Since the beginning of the year, a Ford F-250 or F-350 has been stolen every 32 hours in the Denver area.

The Ford F-250 and F-350 are among the most expensive vehicles sold in America and in being among the biggest vehicles sold in America, it is hard-to-impossible to fit a Super Duty in an average home garage. This combination of high value combined with ease-of-access has made the ¾- and 1-ton trucks a hot commodity for thieves all over the United States, but these big, expensive pickups are being stolen at a shocking rate in Denver, Colorado.
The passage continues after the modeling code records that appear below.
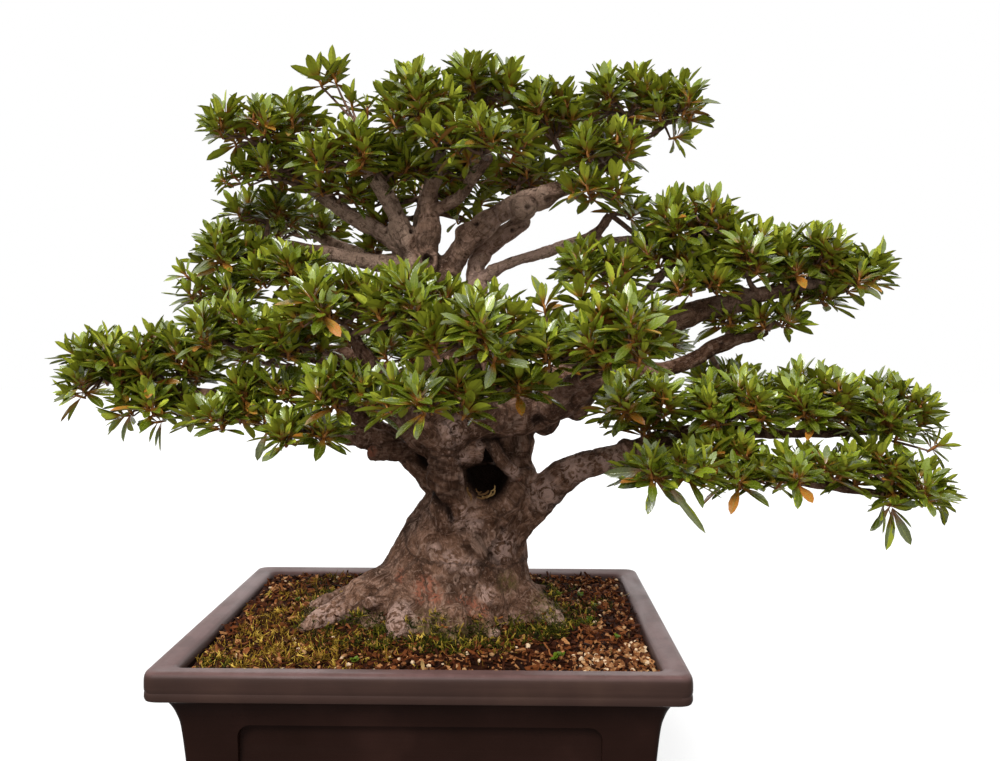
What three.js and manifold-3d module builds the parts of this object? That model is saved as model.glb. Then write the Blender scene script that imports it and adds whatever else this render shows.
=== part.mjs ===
// A chinzan satsuki azalea bonsai in a rectangular unglazed clay pot.
// Millimetres, +Z up. Seen from the front the viewer looks along +Y, with +X to the right.
// Everything is laid out from the middle of the pot's foot, and the finished group is then moved so that
// its origin lies on the ground under the middle of the whole plant.
import * as THREE from "three";
import { mergeVertices } from "three/addons/utils/BufferGeometryUtils.js";
import Module from "manifold-3d";

const wasm = await Module();
wasm.setup();

const gap = 0.35; // between two pieces that touch

// The pot, at its rim
const potLength = 450;
const potDepth = 340;
const potHeight = 140;
const potCorner = 11;
const footHeight = 12;
const floorTop = 21;
const drainX = 100;
const drainRadius = 17;

// Leaves and shoots
const leafLength = 33;
const leafWidth = 12;
const budHeight = 3;
const leavesInWhorl = 5;
const shootRadius = 1.5;
const shootClearance = 0.45;
const shootAttempts = 8;
const coreShare = 0.88; // of a puff's half size, for the tangle of twigs inside it
const whorlShare = 1.15; // of a puff's half size, for the whorls that stand out of it

// Small helpers

const range = (count) => Array.from({ length: count }, (_, i) => i);
const vec = ([x, y, z]) => new THREE.Vector3(x, y, z);
const quarters = [[1, 1], [-1, 1], [-1, -1], [1, -1]];

// A seeded draw from 0 to 1, so that every build gives the same plant.
function seededDraw(seed) {
  let state = seed;
  return () => {
    state = (state + 0x6d2b79f5) | 0;
    let t = Math.imul(state ^ (state >>> 15), 1 | state);
    t = (t + Math.imul(t ^ (t >>> 7), 61 | t)) ^ t;
    return ((t ^ (t >>> 14)) >>> 0) / 4294967296;
  };
}

function geometryOf(points, index) {
  const geometry = new THREE.BufferGeometry();
  const places = points.flatMap((p) => [p.x, p.y, p.z]);
  geometry.setAttribute("position", new THREE.Float32BufferAttribute(places, 3));
  geometry.setIndex(index);
  return geometry;
}

function solidOf(geometry) {
  const bare = geometry.clone();
  bare.deleteAttribute("normal");
  bare.deleteAttribute("uv");
  const merged = mergeVertices(bare, 1e-4);
  return new wasm.Manifold(
    new wasm.Mesh({
      numProp: 3,
      vertProperties: new Float32Array(merged.attributes.position.array),
      triVerts: new Uint32Array(merged.index.array),
    }),
  );
}

function meshOf(name, solid, material) {
  const { vertProperties, triVerts, numProp } = solid.getMesh();
  const corner = (i) => vec(vertProperties.subarray(i * numProp, i * numProp + 3));
  const points = range(vertProperties.length / numProp).map(corner);
  const geometry = geometryOf(points, Array.from(triVerts));
  geometry.computeVertexNormals();
  const mesh = new THREE.Mesh(geometry, material);
  mesh.name = name;
  return mesh;
}

// The biggest body of a solid, without the scraps that a cut leaves.
const mainBody = (solid) => solid.decompose().reduce((a, b) => (b.volume() > a.volume() ? b : a));
const joined = (solids) => solids.reduce((a, b) => a.add(b));

// A closed skin over a stack of rings with equal numbers of points, each counterclockwise about the way up.
function skin(rings) {
  const count = rings[0].length;
  const points = rings.flat();
  const index = [];
  for (let row = 0; row < rings.length - 1; row++) {
    for (let i = 0; i < count; i++) {
      const a = row * count + i;
      const b = row * count + ((i + 1) % count);
      index.push(a, b, b + count, a, b + count, a + count);
    }
  }
  const last = (rings.length - 1) * count;
  for (let i = 1; i < count - 1; i++) {
    index.push(0, i + 1, i);
    index.push(last, last + i, last + i + 1);
  }
  return geometryOf(points, index);
}

// A tapering limb through points [x, y, z, radius], thicker by grow all over.
function limb(path, sides, grow = 0) {
  const points = path.map(vec);
  const first = points[1].clone().sub(points[0]).normalize();
  const side = new THREE.Vector3(0, 1, 0).cross(first);
  if (side.length() < 0.2) side.set(1, 0, 0);
  const rings = points.map((point, i) => {
    const along = (points[i + 1] ?? point).clone().sub(points[i - 1] ?? point).normalize();
    side.addScaledVector(along, -side.dot(along)).normalize();
    const across = along.clone().cross(side);
    const radius = path[i][3] + grow;
    return range(sides).map((k) => {
      const turn = (2 * Math.PI * k) / sides;
      const out = side.clone().multiplyScalar(Math.cos(turn)).addScaledVector(across, Math.sin(turn));
      return point.clone().addScaledVector(out, radius);
    });
  });
  return solidOf(skin(rings));
}

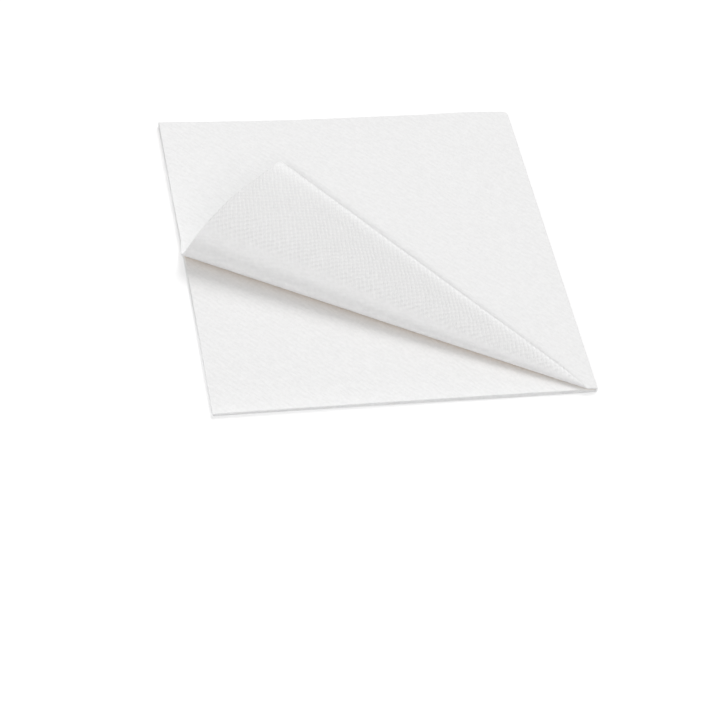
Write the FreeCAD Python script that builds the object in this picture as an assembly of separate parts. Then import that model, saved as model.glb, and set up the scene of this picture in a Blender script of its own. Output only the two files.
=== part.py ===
"""Paper napkin folded into quarters, with one corner of its top layer turned back.

One square sheet lies in four layers. Two folds, one above the other, close the
right edge. The back edge is one fold inside another. The left and front edges
are the sheet's own raw edges. The front left corner of the top layer lifts off
along a slanting line, goes over a conical roll and lies back as a flat flap.
"""
import FreeCAD, Part
import math
import os

V = FreeCAD.Vector

# Folded pack, in mm
side = 165.0
layer = 0.5
slit = 0.1

# Turned-back corner: where the top layer lifts off, and how far its corner reaches
flat_front = 3.7
lift_angle = 29.1
corner_reach = 15.0
corner_radius = 1.5

# Conical roll: half angle, how far the sheet turns over, and inner radius at the front edge
cone_angle = 2.4
roll_turn = 189.2
tightest_bend = 0.17

# Points along each curved edge of the roll
roll_steps = 8

# Sizes that follow from the ones above
pair = 2 * layer + slit
pack = 2 * pair + slit
pair_radius = pair / 2
back_radius = pack / 2
back_centre = side - back_radius
right_centre = side - pair_radius
lift_x = side - flat_front
lift_y = lift_x * math.tan(math.radians(lift_angle))

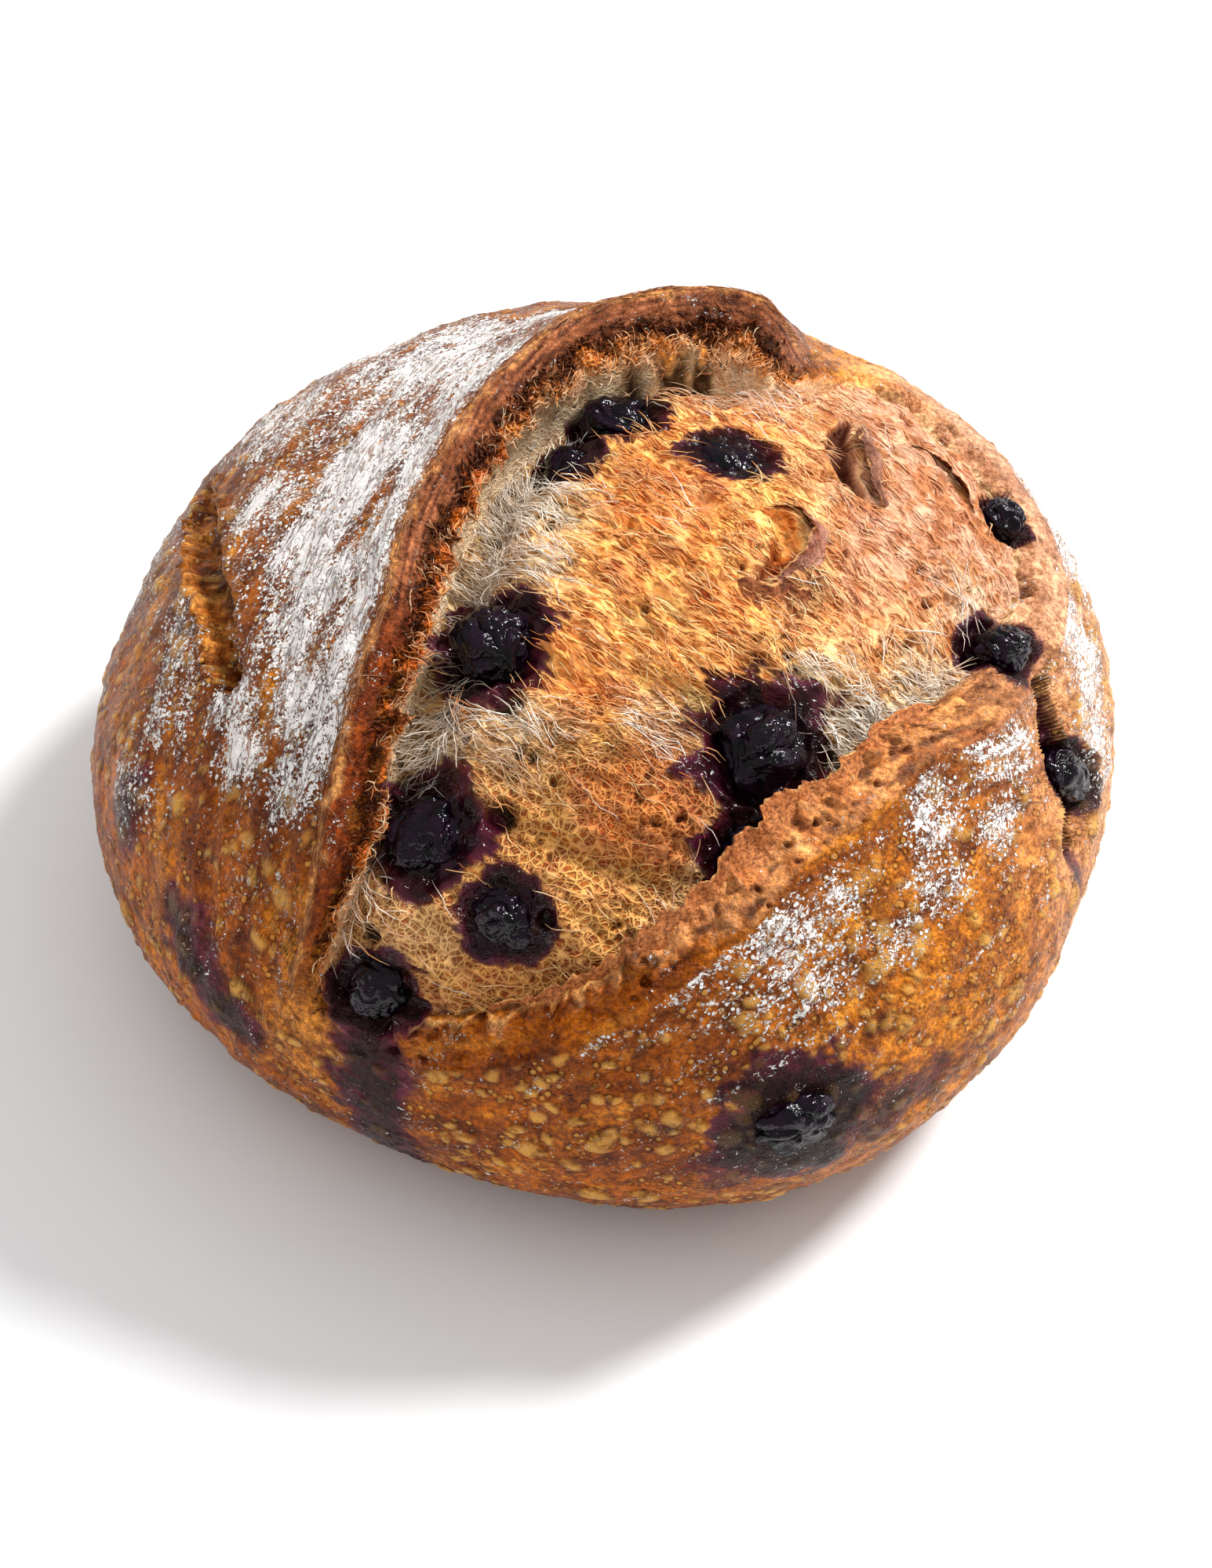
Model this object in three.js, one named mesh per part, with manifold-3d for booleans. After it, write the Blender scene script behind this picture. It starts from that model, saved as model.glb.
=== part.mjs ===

According to a report from, reports of stolen Ford Super Duty pickups are on the ride and they aren’t just being stolen out of the owner’s driveway in the middle of the night. In some cases, these trucks are being swiped in crowded, well-lit public areas, leading Coloradans with F-250 or F-350 pickups to live with the constant fear of their truck disappearing.

Boudreau Ford F-250

Three Stories of Stolen Super Duties

The initial report focused on the story of Chad Boudreau, who owns a 2005 Ford F-250 (above in red). On Valentine’s Day, Boudreau took his fiancé out for a nice dinner and when they returned to their parking spot less than two hours later, the truck was gone. Someone had stolen his truck in a crowded shopping mall parking lot, one that was likely well-lit, provided that it was nighttime when the theft occurred. Boudreau was a good sport about the situation, calling the meal the most expensive of his life, but his positive attitude might stem from the fact that he got his truck back.

After about a month, authorities located his truck and he got it back, but repairing the damage cost him around $4,000.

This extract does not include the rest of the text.